We use Facebook’s High Resolution Settlement Layer (HRSL) as a proxy ground truth for building footprints. We then measure data completeness by getting the “percentage completeness” of pixels which is computed using the total percentage of pixels within the intersection of the human settlement layer and the OSM building footprints.

![](../assets/formula.png)

Pixels that intersect OSM buildings are *mapped*.

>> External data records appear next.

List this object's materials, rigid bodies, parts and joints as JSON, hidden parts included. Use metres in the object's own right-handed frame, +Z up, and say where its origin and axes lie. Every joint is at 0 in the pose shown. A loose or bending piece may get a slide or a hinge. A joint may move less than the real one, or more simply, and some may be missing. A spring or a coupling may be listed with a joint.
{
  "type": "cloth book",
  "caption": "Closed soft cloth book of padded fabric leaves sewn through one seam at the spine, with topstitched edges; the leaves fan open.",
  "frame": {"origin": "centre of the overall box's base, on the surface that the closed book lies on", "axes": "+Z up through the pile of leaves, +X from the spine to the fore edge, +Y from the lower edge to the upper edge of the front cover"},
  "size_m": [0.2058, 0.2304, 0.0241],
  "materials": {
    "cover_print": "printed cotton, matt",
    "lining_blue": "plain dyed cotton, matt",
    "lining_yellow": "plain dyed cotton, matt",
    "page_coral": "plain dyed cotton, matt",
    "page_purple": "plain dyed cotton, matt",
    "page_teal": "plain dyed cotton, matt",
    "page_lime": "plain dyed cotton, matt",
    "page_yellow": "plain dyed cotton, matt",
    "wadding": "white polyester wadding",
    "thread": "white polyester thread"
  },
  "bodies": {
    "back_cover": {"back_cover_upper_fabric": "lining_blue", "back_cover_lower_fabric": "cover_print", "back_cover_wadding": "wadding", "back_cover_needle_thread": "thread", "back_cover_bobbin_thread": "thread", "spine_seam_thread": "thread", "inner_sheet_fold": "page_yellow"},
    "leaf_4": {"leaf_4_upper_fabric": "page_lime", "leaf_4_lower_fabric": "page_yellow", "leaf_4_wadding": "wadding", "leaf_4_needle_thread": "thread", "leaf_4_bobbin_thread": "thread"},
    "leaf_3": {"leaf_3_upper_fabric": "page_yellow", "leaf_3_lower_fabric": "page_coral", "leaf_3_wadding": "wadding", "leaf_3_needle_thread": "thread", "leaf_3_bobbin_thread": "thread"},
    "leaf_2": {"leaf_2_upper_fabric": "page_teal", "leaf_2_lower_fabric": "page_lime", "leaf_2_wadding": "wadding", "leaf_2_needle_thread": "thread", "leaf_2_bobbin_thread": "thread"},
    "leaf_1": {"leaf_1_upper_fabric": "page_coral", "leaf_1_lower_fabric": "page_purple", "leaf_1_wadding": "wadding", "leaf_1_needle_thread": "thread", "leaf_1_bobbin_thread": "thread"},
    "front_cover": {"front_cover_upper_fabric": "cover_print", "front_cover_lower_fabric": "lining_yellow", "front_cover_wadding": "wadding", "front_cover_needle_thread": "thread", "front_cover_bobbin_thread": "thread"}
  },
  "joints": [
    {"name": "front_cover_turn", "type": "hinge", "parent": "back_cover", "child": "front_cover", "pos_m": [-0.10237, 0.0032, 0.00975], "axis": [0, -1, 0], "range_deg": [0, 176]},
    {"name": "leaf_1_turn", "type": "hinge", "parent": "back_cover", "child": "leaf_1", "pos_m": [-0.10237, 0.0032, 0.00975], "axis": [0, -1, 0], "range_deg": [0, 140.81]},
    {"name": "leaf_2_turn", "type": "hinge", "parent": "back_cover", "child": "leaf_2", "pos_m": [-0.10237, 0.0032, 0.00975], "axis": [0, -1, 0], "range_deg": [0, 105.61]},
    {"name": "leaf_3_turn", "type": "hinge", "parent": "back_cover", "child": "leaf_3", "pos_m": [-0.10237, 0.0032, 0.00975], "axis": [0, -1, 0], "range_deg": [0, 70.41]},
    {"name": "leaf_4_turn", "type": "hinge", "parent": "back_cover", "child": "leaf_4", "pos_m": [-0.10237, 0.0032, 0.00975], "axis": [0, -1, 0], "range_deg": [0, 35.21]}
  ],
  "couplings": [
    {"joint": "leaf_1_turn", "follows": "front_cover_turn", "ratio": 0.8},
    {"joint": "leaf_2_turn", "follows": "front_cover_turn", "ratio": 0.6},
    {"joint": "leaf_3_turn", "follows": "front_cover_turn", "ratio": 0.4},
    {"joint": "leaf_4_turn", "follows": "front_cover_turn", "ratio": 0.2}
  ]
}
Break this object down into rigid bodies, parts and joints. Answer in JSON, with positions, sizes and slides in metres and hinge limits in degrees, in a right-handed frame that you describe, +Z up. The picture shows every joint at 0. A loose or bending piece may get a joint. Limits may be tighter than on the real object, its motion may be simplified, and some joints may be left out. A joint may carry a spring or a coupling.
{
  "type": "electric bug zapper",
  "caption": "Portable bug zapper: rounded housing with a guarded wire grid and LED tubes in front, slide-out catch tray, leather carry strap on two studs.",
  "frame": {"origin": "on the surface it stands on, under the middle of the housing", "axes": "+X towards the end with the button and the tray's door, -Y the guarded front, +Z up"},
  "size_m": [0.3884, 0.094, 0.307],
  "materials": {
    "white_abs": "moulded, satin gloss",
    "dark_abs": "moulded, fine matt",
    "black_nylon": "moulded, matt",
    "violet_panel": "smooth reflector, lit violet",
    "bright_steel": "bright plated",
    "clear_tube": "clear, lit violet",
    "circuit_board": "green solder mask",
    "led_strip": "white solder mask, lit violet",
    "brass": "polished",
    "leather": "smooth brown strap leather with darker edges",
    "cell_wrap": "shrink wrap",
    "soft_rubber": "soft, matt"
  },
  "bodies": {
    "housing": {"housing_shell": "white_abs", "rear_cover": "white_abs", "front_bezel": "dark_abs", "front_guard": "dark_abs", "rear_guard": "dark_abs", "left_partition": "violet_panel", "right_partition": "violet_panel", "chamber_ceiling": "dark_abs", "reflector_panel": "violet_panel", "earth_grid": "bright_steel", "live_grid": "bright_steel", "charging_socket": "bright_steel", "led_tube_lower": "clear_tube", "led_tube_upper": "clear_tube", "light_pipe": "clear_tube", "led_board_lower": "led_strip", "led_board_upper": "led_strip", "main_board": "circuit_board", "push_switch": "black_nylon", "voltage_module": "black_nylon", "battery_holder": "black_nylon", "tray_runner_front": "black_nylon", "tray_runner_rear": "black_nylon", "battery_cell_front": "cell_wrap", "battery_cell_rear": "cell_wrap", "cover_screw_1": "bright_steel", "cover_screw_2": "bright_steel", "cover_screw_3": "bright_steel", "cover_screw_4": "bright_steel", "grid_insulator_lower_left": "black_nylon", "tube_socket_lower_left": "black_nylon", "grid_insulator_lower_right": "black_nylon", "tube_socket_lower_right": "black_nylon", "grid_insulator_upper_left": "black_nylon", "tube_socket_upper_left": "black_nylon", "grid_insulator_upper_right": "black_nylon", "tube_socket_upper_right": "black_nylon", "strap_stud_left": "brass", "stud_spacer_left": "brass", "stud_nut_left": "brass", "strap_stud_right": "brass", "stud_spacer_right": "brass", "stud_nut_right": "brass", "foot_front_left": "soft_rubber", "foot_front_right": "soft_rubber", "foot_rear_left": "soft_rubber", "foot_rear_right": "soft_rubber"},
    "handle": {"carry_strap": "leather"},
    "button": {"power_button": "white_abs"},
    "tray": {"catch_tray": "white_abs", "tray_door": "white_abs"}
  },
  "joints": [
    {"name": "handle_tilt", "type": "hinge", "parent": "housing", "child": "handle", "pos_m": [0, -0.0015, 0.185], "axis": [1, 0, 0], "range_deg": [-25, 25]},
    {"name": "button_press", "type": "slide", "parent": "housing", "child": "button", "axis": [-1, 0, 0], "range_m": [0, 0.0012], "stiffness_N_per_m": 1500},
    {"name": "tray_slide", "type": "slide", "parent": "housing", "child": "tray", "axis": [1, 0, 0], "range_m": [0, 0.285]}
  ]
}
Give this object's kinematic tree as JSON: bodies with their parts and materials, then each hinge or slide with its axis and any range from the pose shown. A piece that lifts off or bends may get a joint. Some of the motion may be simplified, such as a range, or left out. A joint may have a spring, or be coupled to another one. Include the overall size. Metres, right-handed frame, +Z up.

Pixels that do not intersect OSM buildings are *unmapped*.

In [3]:
# # Open tiff file
# hrsl_layer = rasterio.open(
#     "../download_data/hrsl_{}_{}_{}/population_mdg_2018-10-01.tif"\
#     .format(country_code,month,year)
# )

# # Update for November 23, 2021
# hrsl_layer = rasterio.open(
#     "../download_data/.tif"\
#     .format(country_code,month,year)
# )

In [3]:
# Older HRSL file from 2018 (debug)
hrsl_layer = rasterio.open(
    "../download_data/2021-07-13-osm-completeness-madagascar_population_mdg_2018-10-01.tif"\
    .format(country_code,month,year)
)

In [4]:
# Read first band of tiff file
hrsl_band1_mask = hrsl_layer.read_masks(1)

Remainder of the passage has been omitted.